Il ne sert à rien de vouloir convaincre un croyant de la fausseté de ses croyances. L’objectif est d’abord d’apporter du réconfort et l’assurance d’un lien plus fort que le conflit en raison de la perception du groupement comme sectaire. Les croyances ne sont pas un terrain de débat, il faut les accepter. Une fois le lien assez fort, il peut être opportun, sans critiquer le fond des croyances, de s’intéresser et de poser des questions sur la réalité pratique de la communauté et sur ce qui pourrait paraître être des incohérences.
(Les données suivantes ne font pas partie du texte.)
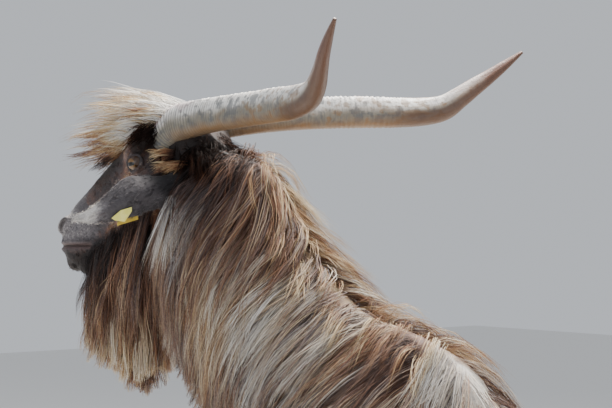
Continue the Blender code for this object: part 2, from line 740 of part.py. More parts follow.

Donc cela ne sert à rien de montrer de la lecture scientifique ou traiter de fou un croyant, il faut s’inquiéter du bien-être de la personne et questionner la réalité. Enfin, il ne faut pas hésiter à se faire aider par des professionnels.

Infos pratiques :

Quand on a quelqu’un de sa famille qui est pris dans une dérive sectaire on imagine qu’il faut l’aider. En réalité le trauma est tout aussi important pour la famille que pour la victime, souvent inconsciente à ce qui lui arrive. Il est dès lors essentiel aussi pour la famille de se faire conseiller et de prendre du soutien psychologique, car le poids de l’impact est d’abord sur eux. C’est souvent la souffrance de la famille qui rend la communication si compliquée. Par ailleurs, il ne faut pas hésiter à avoir recours à des médiateurs professionnels pour faciliter une communication devenue trop compliquée. Le rôle du médiateur est alors d’organiser l’espace de discussion pour le plus souple et sécurisant pour les deux parties. Le médiateur s’assure que les règles de la bonne communication sont en place. Il convient de s’adresser à un médiateur ayant une bonne connaissance des mécanismes de la dérive sectaire.